It’s not the workload that usually causes depression – it’s an unfair boss and an unfair environment which usually does the trick.
Researchers handed out questionnaires to 4,500 public employees at Danish schools, hospitals, nurseries, offices, etc and also conducted interviews with employees suffering from clinical depression; they also conducted lab research on their saliva, examining concentrations of stress hormone. Rather surprisingly, the study indicates that a heavy workload has very little effect on whether or not people become depressed.
”We may have a tendency to associate depression and stress with work pressure and workload; however, our study shows that the workload actually has no effect on workplace depression,” says one of the researchers behind the new study, psychologist Matias Brødsgaard Grynderup, PhD, of the Department of Clinical Medicine at Aarhus University.

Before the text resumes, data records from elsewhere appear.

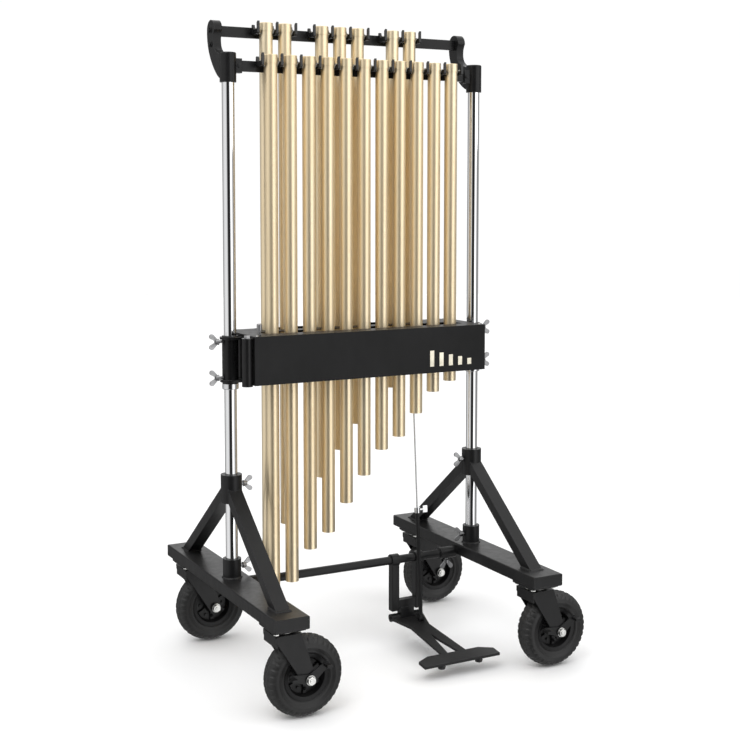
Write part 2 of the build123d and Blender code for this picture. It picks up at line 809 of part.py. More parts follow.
# The damper frame carries a felt strip just in front of each row, and slides forward to free the tubes.
with BuildPart() as damper_frame:
    link_x = front_slot[1] + tube_d / 2 + 12
    link_start = front_slot[0] - tube_d / 2 - 12
    bars = []
    for start, stop, y in (front_slot, rear_slot):
        felt_back = y - tube_d / 2 - felt_gap
        bars.append(felt_back - felt_thickness - damper_bar)
        with BuildSketch(Plane.XY.offset(damper_z)):
            with Locations(((start + stop) / 2, felt_back - felt_thickness / 2)):
                Rectangle(stop - start + tube_d, felt_thickness)
            with Locations(((link_start + link_x) / 2, felt_back - felt_thickness - damper_bar / 2)):
                Rectangle(link_x - link_start, damper_bar)
        extrude(amount=felt_height)
    for x in (link_start + damper_bar / 2, link_x - damper_bar / 2):
        with BuildSketch(Plane.XY.offset(damper_z)):
            with Locations((x, (bars[0] + bars[1] + damper_bar) / 2)):
                Rectangle(damper_bar, bars[1] - bars[0] + damper_bar)
        extrude(amount=felt_height)
save(damper_frame, "damper_frame")


# ---- Pedal bracket: two legs from the crossbar, a cross piece and a clevis that holds the shaft ---------------
saddle = crossbar_d + 12
with BuildPart() as pedal_bracket:
    for side in (-1, 1):
        x = leg_centre_x + side * leg_spacing / 2
        with BuildSketch(Plane.XY.offset(leg_bottom)):
            with Locations((x, crossbar_y)):
                RectangleRounded(leg_size, leg_size, 2)
        extrude(amount=crossbar_z - leg_bottom)
        with BuildSketch(Plane.YZ.offset(x)):
            with Locations((crossbar_y, crossbar_z)):
                Circle(saddle / 2)
        extrude(amount=leg_size / 2, both=True)
    with BuildSketch(Plane.XY.offset(leg_bottom + 4)):
        with Locations((leg_centre_x, crossbar_y)):
            Rectangle(leg_spacing, leg_size - 4)
    extrude(amount=28)
    with BuildSketch(Plane.YZ.offset(leg_centre_x)):
        with Locations((crossbar_y, pivot_z)):
            Circle(boss_d / 2)
        with Locations((crossbar_y, leg_bottom + 6)):
            Rectangle(boss_d - 2, 4)
        make_hull()
    extrude(amount=clevis_width / 2, both=True)
    with BuildSketch(Plane.YZ.offset(leg_centre_x)):
        with Locations((crossbar_y, pivot_z)):
            Circle(pivot_d / 2)
    extrude(amount=clevis_width / 2 + boss_length + 4, both=True)
    with BuildSketch(Plane.YZ.offset(leg_centre_x)):
        with Locations((crossbar_y, crossbar_z)):
            Circle(crossbar_d / 2)
    extrude(amount=leg_spacing, both=True, mode=Mode.SUBTRACT)
save(pedal_bracket, "pedal_bracket")


# ---- Pedal: two rear bosses, a web, two arms and a wide tread on rubber stops ------------------------------------
pedal_plane = Plane(
    origin=(leg_centre_x, crossbar_y, pivot_z), x_dir=(1, 0, 0), z_dir=(0, 0, 1)
).rotated((pedal_slope, 0, 0))
web_front = 87.0
arm_join = 148.0
tread_rear = tread_reach - tread_depth
boss_start = clevis_width / 2 + 1
boss_end = boss_start + boss_length
with BuildPart() as pedal:
    with BuildSketch(pedal_plane.offset(-pedal_thickness / 2)):
        with BuildLine():
            Polyline(
                (-boss_end, 0),
                (-boss_end, -14),
                (-31, -web_front),
                (-38, -tread_rear),
                (-tread_width / 2 + tread_taper_run, -tread_rear),
                (-tread_width / 2, -tread_rear - tread_taper),
                (-tread_width / 2, -tread_reach),
                (tread_width / 2, -tread_reach),
                (tread_width / 2, -tread_rear - tread_taper),
                (tread_width / 2 - tread_taper_run, -tread_rear),
                (42, -tread_rear),
                (33, -web_front),
                (boss_end, -14),
                (boss_end, 0),
                (boss_start, 0),
                (boss_start, -20),
                (-boss_start, -20),
                (-boss_start, 0),
                close=True,
            )
        make_face()
        with BuildLine():
            Polyline((0, -arm_join), (-18, -tread_rear), (19, -tread_rear), close=True)
        make_face(mode=Mode.SUBTRACT)
    extrude(amount=pedal_thickness)
    for side in (-1, 1):
        with BuildSketch(Plane.YZ.offset(leg_centre_x + side * boss_start)):
            with Locations((crossbar_y, pivot_z)):
                Circle(boss_d / 2)
        extrude(amount=side * boss_length)
    with BuildSketch(pedal_plane.offset(pedal_thickness / 2)):
        with Locations((rod_x - leg_centre_x - 7, rod_foot_y - crossbar_y), (rod_x - leg_centre_x + 7, rod_foot_y - crossbar_y)):
            Rectangle(4, 14)
    extrude(amount=14)
    with BuildSketch(Plane.YZ.offset(rod_x)):
        with Locations((rod_foot_y, rod_foot_z - 10)):
            Circle(4.5)
    extrude(amount=12, both=True, mode=Mode.SUBTRACT)
    with BuildSketch(pedal_plane.offset(-pedal_thickness / 2)):
        with Locations((-62, -tread_reach + 14), (62, -tread_reach + 14)):
            Circle(stop_d / 2)
    extrude(amount=-stop_height, taper=6)
    with BuildSketch(Plane.YZ.offset(leg_centre_x)):
        with Locations((crossbar_y, pivot_z)):
            Circle(pivot_d / 2 + running_gap)
    extrude(amount=boss_end + 1, both=True, mode=Mode.SUBTRACT)
save(pedal, "pedal")


# ---- Push tube, its clamp and the pull rod ---------------------------------------------------------------------------
rod_plane = Plane(origin=(rod_x, rod_foot_y, rod_foot_z), x_dir=(1, 0, 0), z_dir=(0, 0, 1)).rotated((-rod_tilt, 0, 0))
with BuildPart() as push_tube:
    with BuildSketch(rod_plane):
        Circle(push_tube_d / 2)
    extrude(amount=push_tube_length)
    with BuildSketch(rod_plane.offset(20)):
        Circle(push_tube_bore / 2)
    extrude(amount=push_tube_length, mode=Mode.SUBTRACT)
    with BuildSketch(Plane.YZ.offset(rod_x)):
        with Locations((rod_foot_y, rod_foot_z - 10)):
            Circle(6)
        with Locations((rod_foot_y, rod_foot_z + 2)):
            Rectangle(10, 4)
        make_hull()
    extrude(amount=4, both=True)
    with BuildSketch(Plane.YZ.offset(rod_x)):
        with Locations((rod_foot_y, rod_foot_z - 10)):
            Circle(2.5)
    extrude(amount=11, both=True)
save(push_tube, "push_tube")

clamp_plane = rod_plane.offset(push_tube_length)
with BuildPart() as rod_clamp:
    with BuildSketch(clamp_plane):
        Circle(9)
        Circle(pull_rod_d / 2 + slip, mode=Mode.SUBTRACT)
    extrude(amount=16)
    screw_start = clamp_plane.offset(8)
    with BuildSketch(Plane(origin=screw_start.origin, x_dir=screw_start.y_dir, z_dir=(1, 0, 0)).offset(5)):
        Circle(3)
    extrude(amount=16)
    with BuildSketch(Plane(origin=screw_start.origin, x_dir=screw_start.y_dir, z_dir=(1, 0, 0)).offset(20)):
        RectangleRounded(5, 22, 2)
    extrude(amount=14)
save(rod_clamp, "rod_clamp")

with BuildPart() as pull_rod:
    with BuildSketch(rod_plane.offset(pull_rod_start)):
        Circle(pull_rod_d / 2)
    extrude(amount=pull_rod_length)
    with BuildSketch(rod_plane.offset(pull_rod_start + pull_rod_length - 20)):
        Circle(4.5)
    extrude(amount=16)
save(pull_rod, "pull_rod")
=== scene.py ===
import math

import bmesh
import bpy
from mathutils import Matrix, Vector


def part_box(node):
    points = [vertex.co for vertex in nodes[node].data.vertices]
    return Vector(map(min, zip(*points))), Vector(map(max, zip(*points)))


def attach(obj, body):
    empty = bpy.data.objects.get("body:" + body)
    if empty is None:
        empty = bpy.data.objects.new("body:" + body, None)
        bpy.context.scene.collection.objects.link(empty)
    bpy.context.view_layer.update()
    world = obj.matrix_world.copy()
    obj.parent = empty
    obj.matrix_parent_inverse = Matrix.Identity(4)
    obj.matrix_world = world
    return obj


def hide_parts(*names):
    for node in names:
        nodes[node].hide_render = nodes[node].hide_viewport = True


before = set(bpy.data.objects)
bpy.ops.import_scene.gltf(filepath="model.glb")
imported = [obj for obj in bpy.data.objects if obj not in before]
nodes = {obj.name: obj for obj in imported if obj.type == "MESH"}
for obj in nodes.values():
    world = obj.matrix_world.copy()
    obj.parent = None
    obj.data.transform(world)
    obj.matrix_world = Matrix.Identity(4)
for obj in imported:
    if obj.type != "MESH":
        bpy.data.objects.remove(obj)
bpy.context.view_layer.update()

collection = bpy.context.scene.collection
SPOTS = ("front_left", "front_right", "rear_left", "rear_right")
materials = {}

# The colour sockets of a Mix node go by index, because its three data types share their names.
MIX_A, MIX_B, MIX_RESULT = 6, 7, 2
# Colour that black paint takes on upward-facing surfaces, in patches.
UPWARD_TONE = (0.05, 0.049, 0.047)
# Painted highlight along the edges of black paint, broken up like rubbed wear.
EDGE_HIGHLIGHT_AND_WEAR = (0.07, 0.07, 0.073)


# ---- Procedural materials ------------------------------------------------------------------------

class Shade:
    """A material with its Principled shader and a few short ways to add nodes to it."""

    def __init__(self, name, colour, metallic=0.0, roughness=0.5, **sockets):
        self.material = bpy.data.materials.new(name)
        self.material.use_nodes = True
        self.tree = self.material.node_tree
        self.shader = self.tree.nodes["Principled BSDF"]
        self.shader.inputs["Base Color"].default_value = (*colour, 1)
        self.shader.inputs["Metallic"].default_value = metallic
        self.shader.inputs["Roughness"].default_value = roughness
        for socket, value in sockets.items():
            self.shader.inputs[socket.replace("_", " ")].default_value = value
        self.coords = self.tree.nodes.new("ShaderNodeTexCoord")
        materials[name] = self.material

    def link(self, a, b):
        self.tree.links.new(a, b)

    def stretched(self, kind, stretch, **inputs):
        """A texture node in the object's own coordinates, scaled along each axis."""
        mapping = self.tree.nodes.new("ShaderNodeMapping")
        mapping.inputs["Scale"].default_value = stretch
        node = self.tree.nodes.new(kind)
        for socket, value in inputs.items():
            node.inputs[socket].default_value = value
        self.link(self.coords.outputs["Object"], mapping.inputs["Vector"])
        self.link(mapping.outputs["Vector"], node.inputs["Vector"])
        return node

    def noise(self, stretch, scale, detail, rough=0.5, distortion=0.0):
        node = self.stretched(
            "ShaderNodeTexNoise", stretch,
            Scale=scale, Detail=detail, Roughness=rough, Distortion=distortion,
        )
        return node.outputs["Fac"]

    def wave(self, stretch, scale, distortion, direction):
        node = self.stretched(
            "ShaderNodeTexWave", stretch, Scale=scale, Distortion=distortion, Detail=1.0
        )
        node.bands_direction = direction
        return node.outputs["Fac"]

    def cells(self, scale):
        node = self.tree.nodes.new("ShaderNodeTexVoronoi")
        node.inputs["Scale"].default_value = scale
        self.link(self.coords.outputs["Object"], node.inputs["Vector"])
        return node.outputs["Distance"]

    def ramp(self, factor, *stops):
        node = self.tree.nodes.new("ShaderNodeValToRGB")
        elements = node.color_ramp.elements
        while len(elements) < len(stops):
            elements.new(0.5)
        for element, (position, colour) in zip(elements, stops):
            element.position = position
            element.color = (*colour, 1)
        self.link(factor, node.inputs["Fac"])
        return node.outputs["Color"]

    def span(self, factor, low, high, start=0.3, stop=0.7):
        node = self.tree.nodes.new("ShaderNodeMapRange")
        node.inputs["From Min"].default_value = start
        node.inputs["From Max"].default_value = stop
        node.inputs["To Min"].default_value = low
        node.inputs["To Max"].default_value = high
        self.link(factor, node.inputs["Value"])
        return node.outputs["Result"]

    def mix(self, factor, a, b):
        node = self.tree.nodes.new("ShaderNodeMix")
        node.data_type = "RGBA"
        self.link(factor, node.inputs["Factor"])
        for socket, value in ((node.inputs[MIX_A], a), (node.inputs[MIX_B], b)):
            if isinstance(value, tuple):
                socket.default_value = (*value, 1)
            else:
                self.link(value, socket)
        return node.outputs[MIX_RESULT]

    def math(self, operation, a, b):
        node = self.tree.nodes.new("ShaderNodeMath")
        node.operation = operation
        self.link(a, node.inputs[0])
        self.link(b, node.inputs[1])
        return node.outputs[0]

    def edges(self, radius):
        """How far the surface turns within radius: 0 on flats, 1 on sharp edges.

        The rounded normal is kept for bump.
        """
        bevel = self.tree.nodes.new("ShaderNodeBevel")
        bevel.samples = 4
        bevel.inputs["Radius"].default_value = radius
        geometry = self.tree.nodes.new("ShaderNodeNewGeometry")
        dot = self.tree.nodes.new("ShaderNodeVectorMath")
        dot.operation = "DOT_PRODUCT"
        self.link(bevel.outputs["Normal"], dot.inputs[0])
        self.link(geometry.outputs["Normal"], dot.inputs[1])
        self.bevel = bevel.outputs["Normal"]
        return self.span(dot.outputs["Value"], 1.0, 0.0, 0.75, 0.99)

    def colour(self, socket):
        self.link(socket, self.shader.inputs["Base Color"])

    def roughness(self, socket):
        self.link(socket, self.shader.inputs["Roughness"])

    def bump(self, height, strength, distance, normal=None):
        node = self.tree.nodes.new("ShaderNodeBump")
        node.inputs["Strength"].default_value = strength
        node.inputs["Distance"].default_value = distance
        self.link(height, node.inputs["Height"])
        if normal is not None:
            self.link(normal, node.inputs["Normal"])
        self.link(node.outputs["Normal"], self.shader.inputs["Normal"])


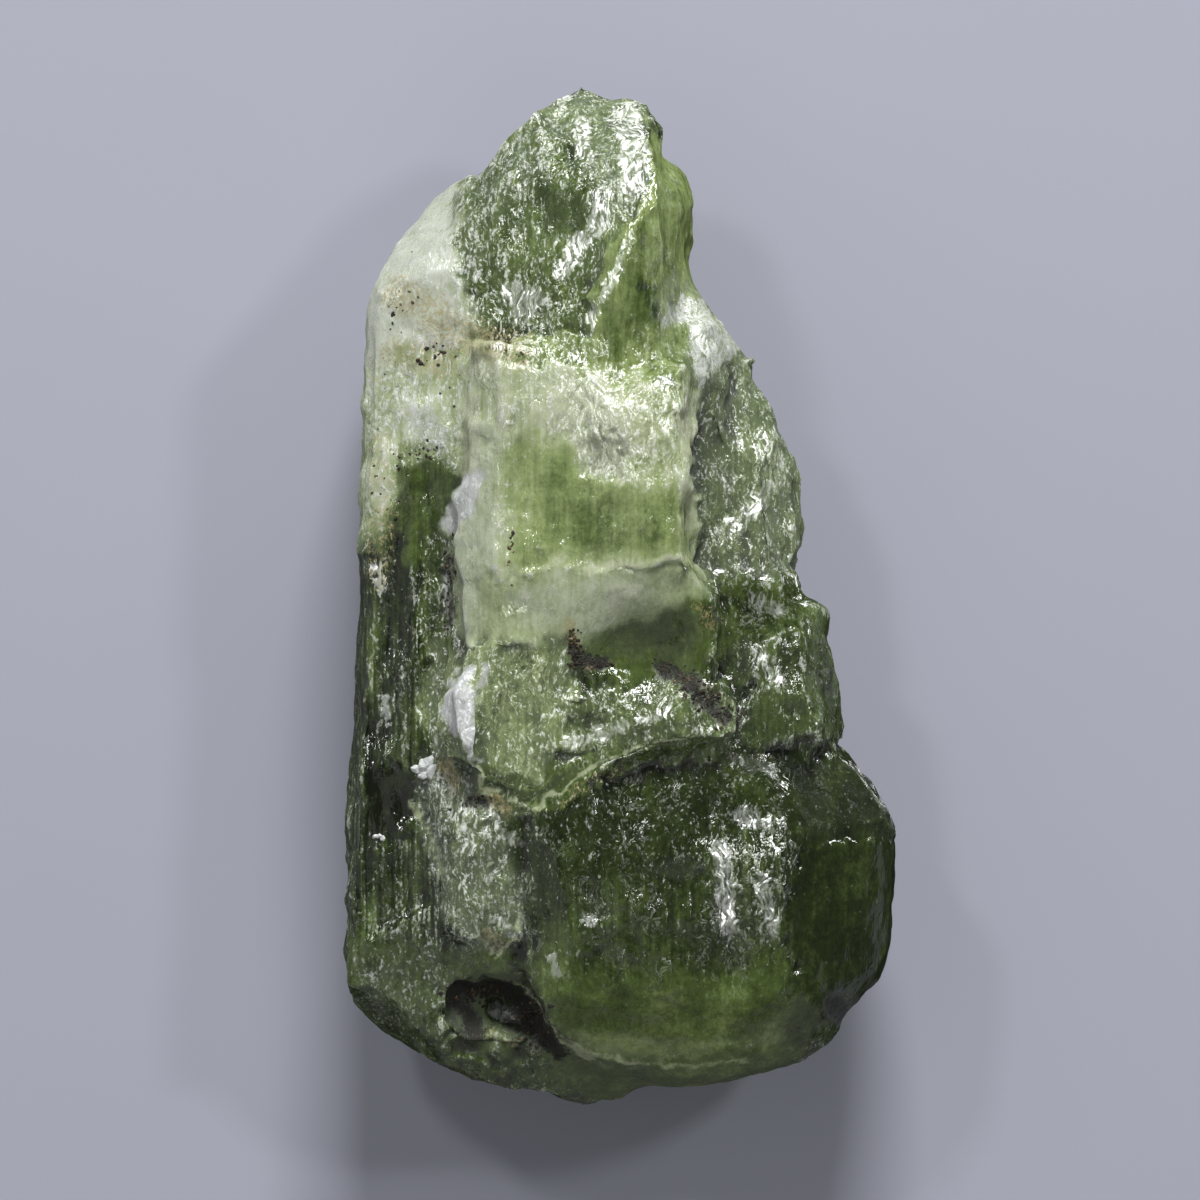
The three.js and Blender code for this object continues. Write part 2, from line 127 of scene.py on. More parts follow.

They hope that they research can be used to avoid negative cases in the future.
”This suggests that the risk of workplace depression cannot be minimised by changing the workload. Other factors are involved, and it is these factors that we should focus on in the future.”
From the questionnaires, researchers determined the sense of justice that the employees felt in their workplaces – whether or not they felt they were treated right. In this context, the feeling of justice included the feeling of being listened by the boss and being on equal terms with colleagues.
“When high levels of work pressure and depression appear to be linked in people’s consciousness, it is not because a heavy workload increases the risk of depression. Or that’s not what we found in our study. Instead, depression can make work assignments appear insurmountable, even though the depression was not caused by the workload.”